Just like the networked camera is more than only a new type of camera, the selfie is more than an image. Although the selfie is reminiscent of traditional photographic self-portraiture, its other essential attributes include metadata, consisting of several layers: automatically generated data (like geo-tags and time stamps), data added by the user (hashtags), and data added by other users (comments). Another, no less important attribute of the selfie is the instantaneous dissemination of the image via Instagram or similar social networks that makes the selfie significantly different from its earlier photographic precursors (see Kandice Rawlings, “Selfies and the History of Self-Portrait Photography,” November 21, 2013). As Sonja Vivienne and Jean Burgess have observed, “much more important than digital photography’s influence on the practice of taking photographs, then, are the ways in which the web has changed how and what it means to share photographs" (Vivienne and Burgess, “The Remediation of the Personal Photograph and the Politics of Self-Representation in Digital Storytelling,” Journal of Material Culture 18, No. 3 (2013), 281. Emphasis in original).
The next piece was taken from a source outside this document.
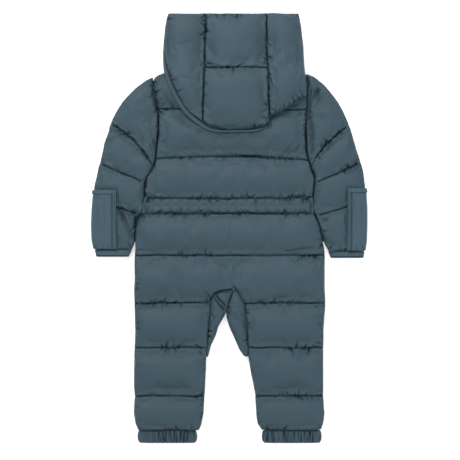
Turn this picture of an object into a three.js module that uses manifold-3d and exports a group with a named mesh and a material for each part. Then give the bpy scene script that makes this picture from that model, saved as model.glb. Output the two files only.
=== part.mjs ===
import * as THREE from "three";
import { mergeVertices } from "three/addons/utils/BufferGeometryUtils.js";
import Module from "manifold-3d";

// A baby's quilted snowsuit, size 80, lying front down with its back up and its hood laid up.
// Millimetres, +Y towards the hood, +Z up from the surface that the front lies on.
// The origin is on that surface under the middle of the whole garment.

// Padding: the front half lies on the surface and the back half lies on the front half.
const STITCHED = 2.2; // one padded wall where a quilt line is sewn through it
const FRONT_LOFT = 12; // the front wall, from the surface to its plain inside
const LAYER_GAP = 0.5; // between two walls that lie on each other
const BACK_LEVEL = FRONT_LOFT + LAYER_GAP;
const MIDDLE = FRONT_LOFT + LAYER_GAP / 2;
const BACK_LOFT = 13.5;
const SEAT_LOFT = 15;
const HOOD_LOFT = 15.5;
const SEAM_GAP = 0.45; // between two pieces at a sewn seam
const SIDE_ROUND = 17; // how far in from a side edge a wall reaches its full loft
const FRONT_ROUND = 13; // the same for a front wall
const SIDE_NEAR = [0, 2.5, 8, SIDE_ROUND]; // columns of points near a side edge
const FRONT_SWELL = 16; // what the front wall would swell to if the surface didn't flatten it
const SCALLOP = 1.1; // how far a quilt line draws the side edge in

// Heights of the quilt lines, the same on the back, the front and both legs.
const SHOULDER = 262;
const SHOULDER_RISE = 13; // how far the back's top edge rises from the shoulder point to the collar
const SHOULDER_SQUARE = 14; // power that keeps the rise close to the shoulder point
const YOKE_LINE = 207.5;
const BACK_LINE = 127;
const CASING_TOP = 52.5;
const CASING_BOTTOM = 26.3;
const SEAT_LINE = -47.3;
const THIGH_LINE = -132;
const KNEE_LINE = -209;
const SHIN_LINE = -294.9;
const CUFF_SEAM = -353.5;
const HEM = -377.5;

// Where the rows of points lie across one quilted channel, from one stitch line to the next.
const CHANNEL_STEPS = [0, 0.05, 0.18, 0.5, 0.82, 0.95];
const FRONT_STEPS = [0, 0.07, 0.22, 0.78, 0.93];
const SLEEVE_STEPS = [0, 0.06, 0.2, 0.5, 0.8, 0.94];
const PUFF = 0.58; // power of the sine that rounds a channel

// Body side edges: armhole down to the armpit, then the side seam to the ankle.
const LEFT_SIDE = [
  { y: 264, x: -133.8 },
  { y: 232.8, x: -128.6 },
  { y: 208.2, x: -125 },
  { y: 180.2, x: -121.8 },
  { y: 157.5, x: -122.8 },
  { y: 115.5, x: -130.4 },
  { y: 101.5, x: -133.5 },
  { y: 83, x: -145.2 },
  { y: 53.2, x: -148.4 },
  { y: 32, x: -150.5 },
  { y: 10.8, x: -162.4 },
  { y: -33.2, x: -164.2 },
  { y: -52.5, x: -166.2 },
  { y: -91, x: -165.2 },
  { y: -133, x: -166.2 },
  { y: -178.5, x: -163.8 },
  { y: -210, x: -166.2 },
  { y: -241.5, x: -165.7 },
  { y: -266, x: -167.3 },
  { y: -295.8, x: -165.4 },
  { y: -322, x: -167 },
  { y: -343, x: -163.6 },
  { y: -353.5, x: -159.2 },
];
const RIGHT_SIDE = [
  { y: 270, x: 136 },
  { y: 217, x: 137.2 },
  { y: 174.1, x: 133.3 },
  { y: 140, x: 134.4 },
  { y: 114.8, x: 140.7 },
  { y: 105, x: 143.5 },
  { y: 93.6, x: 149.1 },
  { y: 68.2, x: 148.1 },
  { y: 34.1, x: 147 },
  { y: 8.8, x: 155.6 },
  { y: -31.5, x: 166.1 },
  { y: -49, x: 168.5 },
  { y: -91, x: 166.6 },
  { y: -133, x: 169.1 },
  { y: -178.5, x: 164.8 },
  { y: -211.8, x: 165.9 },
  { y: -248.5, x: 164.5 },
  { y: -295.8, x: 165.9 },
  { y: -322, x: 166.6 },
  { y: -343, x: 165.2 },
  { y: -353.5, x: 161.9 },
];

// Inner leg edges: the gusset's seam from the crotch peak down, then the leg's own fold.
const LEFT_INSEAM = [
  { y: -132, x: -32.6 },
  { y: -139.7, x: -32.9 },
  { y: -161, x: -35 },
  { y: -183.8, x: -36.9 },
  { y: -210, x: -38.5 },
  { y: -232.8, x: -40.6 },
  { y: -266, x: -42 },
  { y: -295.8, x: -43.8 },
  { y: -327.3, x: -45.2 },
  { y: -344.8, x: -49 },
  { y: -353.5, x: -53.4 },
];
const RIGHT_INSEAM = [
  { y: -132, x: 26 },
  { y: -148.9, x: 29.8 },
  { y: -163.5, x: 31.3 },
  { y: -185.7, x: 32.4 },
  { y: -208.1, x: 34 },
  { y: -228, x: 34.5 },
  { y: -240.6, x: 36.8 },
  { y: -265, x: 40.6 },
  { y: -287, x: 46 },
  { y: -304.5, x: 47.3 },
  { y: -327.3, x: 48.3 },
  { y: -344.8, x: 51.6 },
  { y: -353.5, x: 57.8 },
];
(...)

These considerations can partly serve as an answer to those who tend to apply the term “selfie” retroactively to photographic self-portraits made before c. 2010. While there are lots of self-portraits in the history of photography that look seemingly similar to selfies—self-portraits in mirrors, self-portraits made while holding the camera in one’s extended arm etc.—these images are not selfies because they are not products of the networked camera, they were not made with a camera of one’s smartphone and were not shared on social media networks. As simple as that.